BEIJING — Prime Minister Wen Jiabao, with bullhorn in hand, offered early wishes for the Lunar New Year and apologies to marooned travelers as record-breaking winter storms paralyzed much of east, central and south China ahead of the holiday.
An estimated 100 million to 300 million workers in China’s large cities travel to their hometowns over a monthlong period that officially begins Feb. 7 this year and is the Chinese equivalent of Christmas.
Mr. Wen left Beijing Monday night bound for Changsha, the capital of southern Hunan province, one of the places hit hardest by winter storms.
His plane was diverted to adjacent Hubei province, where Mr. Wen boarded a train and arrived at his destination yesterday morning.
Mr. Wen was shown on the China Central Television evening news broadcast inside the Changsha railway station, saying through a bullhorn that he was “deeply apologetic.”
“We are now doing our best to fix things up and you will all be home for the Spring Festival,” Mr. Wen said.
The Lunar New Year, also known as the Spring Festival, begins on the first day of the first month of the lunar calendar and lasts for 15 days. However, workers often take off an entire month to visit families in rural provinces.

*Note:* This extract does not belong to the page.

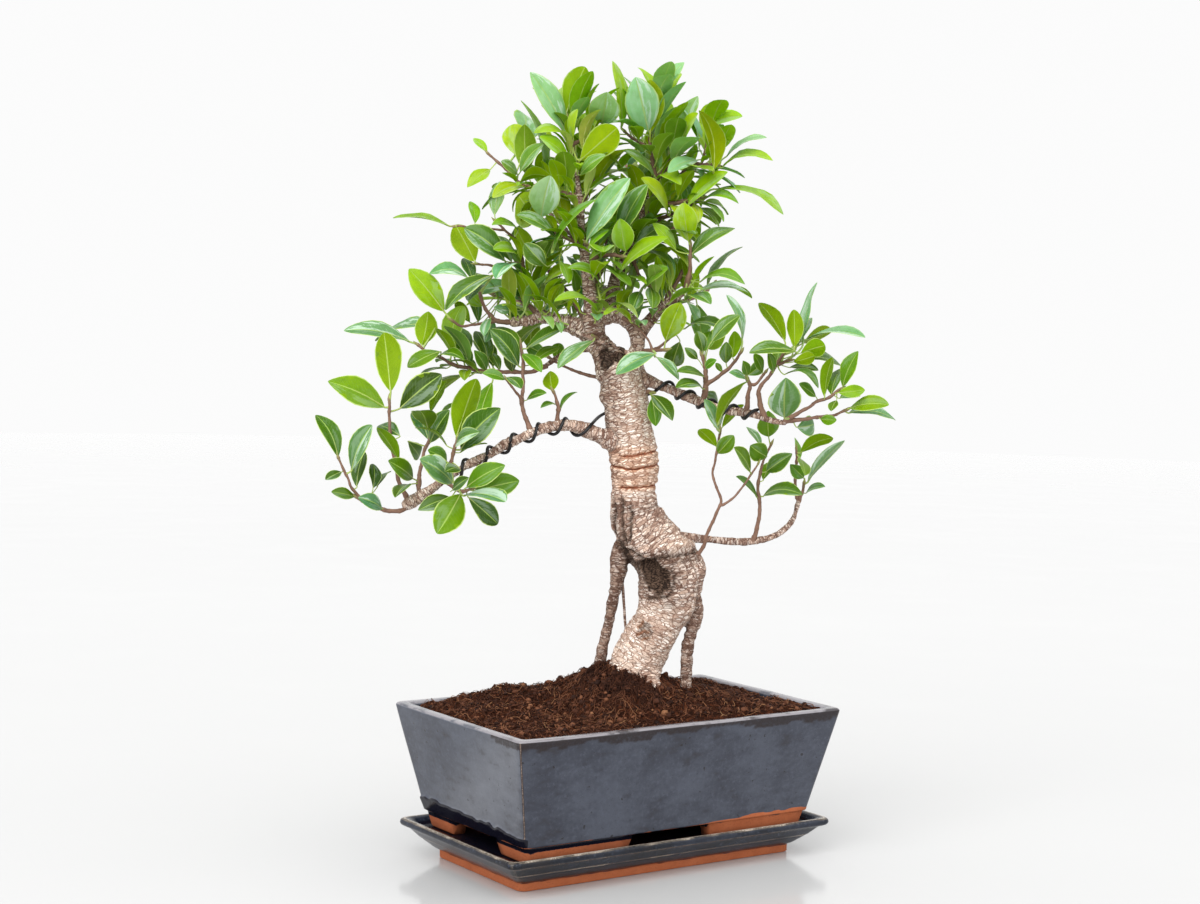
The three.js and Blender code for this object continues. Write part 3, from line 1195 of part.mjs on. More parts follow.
// Leaves in a spiral along each twig, each turned by the golden angle from the one before.
function placeRuledLeaves(spray, seed) {
  const draw = draws(seed);
  const between = ([low, high]) => mix(low, high, draw());
  let turn = 0;
  for (const twig of spray.twigs) {
    const rings = ringsAlong(twig);
    let from = ruled.first;
    for (let i = 0; i + 1 < rings.length; i++) {
      const reach = rings[i].centre.distanceTo(rings[i + 1].centre);
      for (; from < reach; from += ruled.pitch) {
        const root = rings[i].centre.clone().lerp(rings[i + 1].centre, from / reach);
        turn += THREE.MathUtils.degToRad(ruled.goldenTurn);
        for (let attempt = 0; attempt < ruled.tries; attempt++) {
          const cone = THREE.MathUtils.degToRad(between(ruled.cone));
          const length = between(ruled.length);
          const arch = between(ruled.arch);
          const tone = 'DMDMPB'[Math.floor(draw() * 6)];
          const round = turn + between([-0.5, 0.5]);
          const way = rings[i].along.clone().multiplyScalar(Math.cos(cone));
          way.addScaledVector(rings[i].across, Math.sin(cone) * Math.cos(round));
          way.addScaledVector(rings[i].over, Math.sin(cone) * Math.sin(round));
          const leaf = ruledLeaf(root, way, length, arch, tone);
          leaf.root = root;
          if (isClear(leaf, spray)) {
            keep(leaf, spray);
            break;
          }
        }
      }
      from -= reach;
    }
  }
}

// One leaf with its stalk: a cone of three sides and four steps, bent so that its rings are the stalk's
// root, the blade's foot and two places along the blade, and its point is the leaf's tip. One corner of
// its section runs along the midrib, under the blade, and the other two along the margins.
function leafBody(leaf) {
  const shape = new THREE.ConeGeometry(1, 1, 3, 4);
  const at = shape.attributes.position;
  const along = leaf.tip.clone().sub(leaf.foot).normalize();
  const stalkWay = leaf.foot.clone().sub(leaf.root).normalize();
  const bend = along.clone().add(stalkWay).normalize();
  const rings = [
    { centre: leaf.root, way: stalkWay, half: leafShape.root, lift: 0, rib: leafShape.root },
    { centre: leaf.foot, way: bend, half: leafShape.stalk, lift: 0, rib: leafShape.stalk },
    ...leafShape.stations.map((t) => {
      const half = leafShape.corner * leaf.width / 2 * outline(t);
      return { centre: midline(leaf, t), way: along, half, lift: leafShape.fold * half, rib: leafShape.rib };
    }),
    { centre: leaf.tip, way: along, half: 0, lift: 0, rib: 0 },
  ];
  for (const ring of rings) {
    const turn = new THREE.Quaternion().setFromUnitVectors(along, ring.way);
    ring.normal = leaf.normal.clone().applyQuaternion(turn);
    ring.side = along.clone().cross(leaf.normal).applyQuaternion(turn);
  }
  const place = new THREE.Vector3();
  for (let i = 0; i < at.count; i++) {
    const ring = rings[Math.round((at.getY(i) + 0.5) * 4)];
    const across = Math.abs(at.getX(i)) < 1e-6 ? 0 : Math.sign(at.getX(i));
    const isRib = across === 0 && at.getZ(i) > 1e-6;
    const lift = isRib ? -ring.rib : ring.lift * Math.abs(across);
    place.copy(ring.centre).addScaledVector(ring.side, across * ring.half).addScaledVector(ring.normal, lift);
    at.setXYZ(i, place.x, place.y, place.z);
  }
  return solid(shape);
}

function sprayBody(spray, fatTrunk) {
  const parts = spray.twigs.map((twig) => stem(twig, 3));
  for (const { leaf, spray: owner } of placed) {
    if (owner === spray) parts.push(leafBody(leaf));
  }
  return join(parts).subtract(fatTrunk);
}

// ---- the object --------------------------------------------------------------------------------------

const inTreeFrame = (body) => body.rotate([0, 0, THREE.MathUtils.radToDeg(treeTurn)]);

for (const limb of [...limbs, { path: trunkPath }]) {
  const margin = limb.wired ? clearance.wiredLimb : clearance.limb;
  limbPoints.push(...pointsAlong(limb.path, 5).map((entry) => ({ ...entry, margin })));
}
for (const spray of sprays) {
  for (const twig of spray.twigs) {
    twigPoints.push(...pointsAlong(twig, 3).map((entry) => ({ ...entry, owner: spray })));
  }
}
sprays.forEach((spray) => placeSeenLeaves(spray));
sprays.forEach((spray, i) => {
  if (spray.around) placeRuledLeaves(spray, 101 + i);
});

const fatTrunk = trunkBody(gap + 0.1);

const tree = new THREE.Group();
tree.add(piece('trunk', inTreeFrame(withWounds(trunkBody(0))), looks.bark));
for (const spray of sprays) {
  const own = placed.filter((entry) => entry.spray === spray);
  const young = own.filter(({ leaf }) => 'BY'.includes(leaf.tone)).length > own.length / 2;
  const look = young ? looks.youngLeaf : looks.leaf;
  tree.add(piece(`spray_${spray.name}`, inTreeFrame(sprayBody(spray, fatTrunk)), look));
}
tree.add(piece('training_wire', inTreeFrame(wireBody()), looks.wire));

const holder = new THREE.Group();
holder.add(piece('pot', potBody(), looks.glaze));
holder.add(piece('drip_tray', trayBody(), looks.glaze));
holder.add(piece('soil', soilBody(inTreeFrame(fatTrunk)), looks.soil));
drainPlaces.forEach((x, i) => holder.add(piece(`drain_screen_${i + 1}`, screenBody(x), looks.screen)));

const bonsai = new THREE.Group();
bonsai.add(tree, holder);

export default bonsai;
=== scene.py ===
"""A bonsai fig in a glazed rectangular pot on its drip tray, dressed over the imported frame.

Sizes are in millimetres until a mesh is made. The pot stands square to X and Y. The tree is laid out in
a frame of its own, (across, depth, height), with depth growing away from the tree's front, and the
whole tree is then turned about Z to face the pot's corner.
"""
import math

import bpy
import numpy as np
from mathutils import Matrix, Vector


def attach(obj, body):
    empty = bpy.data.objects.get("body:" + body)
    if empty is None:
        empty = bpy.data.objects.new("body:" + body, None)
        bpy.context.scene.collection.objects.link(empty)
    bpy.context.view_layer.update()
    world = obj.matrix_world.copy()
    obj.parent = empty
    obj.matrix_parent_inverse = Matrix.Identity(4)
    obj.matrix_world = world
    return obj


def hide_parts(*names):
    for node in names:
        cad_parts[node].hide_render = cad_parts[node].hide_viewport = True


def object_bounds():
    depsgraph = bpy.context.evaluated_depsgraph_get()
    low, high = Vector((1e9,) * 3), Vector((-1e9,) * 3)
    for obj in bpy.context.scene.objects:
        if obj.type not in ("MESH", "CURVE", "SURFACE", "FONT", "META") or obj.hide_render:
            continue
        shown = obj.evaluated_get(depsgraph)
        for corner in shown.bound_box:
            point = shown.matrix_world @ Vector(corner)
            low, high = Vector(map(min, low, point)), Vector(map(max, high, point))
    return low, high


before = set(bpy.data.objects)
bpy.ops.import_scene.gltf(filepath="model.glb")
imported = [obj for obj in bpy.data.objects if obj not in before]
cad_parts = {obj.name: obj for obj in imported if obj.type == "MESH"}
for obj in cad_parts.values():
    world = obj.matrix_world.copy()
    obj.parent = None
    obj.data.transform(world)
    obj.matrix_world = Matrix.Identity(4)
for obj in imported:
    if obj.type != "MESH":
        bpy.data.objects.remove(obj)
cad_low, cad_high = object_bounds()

MM = 0.001
GAP = 0.3  # clearance between the pot, the tray and the soil
TREE_TURN = math.radians(-34.5)  # the tree's front against the pot's long side

POT = dict(length=350, width=214, top=138, underside=41.4, bottom_length=310, rim=11.5, floor=49.5,
           foot_length=307, foot_taper=3.5, foot_wall=14, long_gap=(80, 92), short_gap=(70, 82), corner=5)
TRAY = dict(length=350, width=195, rim_top=34, floor=26, foot_length=296, foot_height=8, corner=7)
SOIL = dict(edge=134, mound=33, centre=(-8, 14), spread=(75, 38), heap=21, heap_centre=(6, -22),
            heap_spread=(28, 20))
WIRE = dict(radius=1.5, clear=0.1, sides=8, steps_per_turn=20)
LEAF = dict(ratio=0.48, fold=0.1, forward=0.5, inner=0.15)
BLADE = dict(fold=0.15, puff=0.10, wave=0.09, groove=0.32, thick=0.36, midrib=0.75, bow=0.03, hook=0.03,
             twist=0.22)
CLEAR = dict(blade=5.5, sibling=3.5, root=1.8, twig=3.5, stalk=1.5, limb=3, wired_limb=6.5, slack=12)
RULED = dict(first=12, pitch=14, golden_turn=137.5, cone=(38, 72), length=(34, 52), stalk=8, droop=0.28,
             arch=(0.05, 0.14), tries=4)
CAMERA = dict(place=(-1106.5, -1566.4, 481.4), azimuth=-34.54, pitch=3.37, roll=1.41, lens=63.6)

# Glazes: colours where thick, thin, at an edge and worn off it, then how rough and how glossy.
POT_GLAZE = dict(thick=(0.034, 0.038, 0.054), thin=(0.062, 0.070, 0.094), edge=(0.012, 0.006, 0.006),
                 worn=(0.17, 0.115, 0.085), roughness=0.17, gloss=0.22)
TRAY_GLAZE = dict(thick=(0.004, 0.006, 0.011), thin=(0.022, 0.027, 0.042), edge=(0.10, 0.08, 0.062),
                  worn=(0.34, 0.28, 0.22), roughness=0.2, gloss=0.18)

# ---- the tree's own points: [across, depth, height, radius], chosen along each stem -----------------

TRUNK = [[8, 0, 112, 31], [9, 0, 140, 29], [11, 0, 160, 26], [14, 0, 172, 24.5], [18, 0, 184, 23.5],
         [26, 0, 200, 23], [34, 0, 217, 22.5], [40, 0, 233, 26], [42, 0, 250, 28], [39, 0, 268, 28],
         [28, 0, 284, 27], [17, 0, 299, 25.5], [9, 0, 314, 22.5], [8, 0, 337, 20], [8, 0, 356, 22],
         [6, 0, 371, 22], [3, 0, 390, 21], [0, 0, 411, 20.5], [-4, 0, 433, 20.5], [-8, 0, 446, 21.5],
         [-10, 0, 456, 17]]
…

The crisis prompted a meeting of China’s Politburo, led by President Hu Jintao.
“The top priority task at present is to ensure electricity supply and smooth communications and transport by every possible means,” the government said afterward.
The Ministry of Civil Affairs, responsible for handling natural disasters, said heavy snow and icy rain since Jan. 10 have affected nearly 78 million people with direct economic loss topping more than $3 billion.
Wang Zhikun, a top ministry official responsible for disaster relief, was quoted by Xinhua news service saying his agency will do more to organize donations of winter clothes and blankets plus accelerate the rebuilding of houses destroyed.
Reports from Shanghai, one of four megalopolises in China with the same political status as provinces, said 20 persons have been injured as a result of some of the 37 snow-related structural failures.
The city is down to a three-day supply of coal needed to generate electricity, while delays and cancellations of trains, planes and buses have brought the city to a standstill.
Zhenghou, capital of Henan province, is facing a food shortage as the normal 200 to 300 trucks per day making deliveries had dropped to a few dozen, local press reports said.
The death toll attributed to the weather rose to at least 49, including 25 persons who were killed in Guizhou province when a bus carrying 40 passengers skidded off an icy expressway and plunged 80 feet.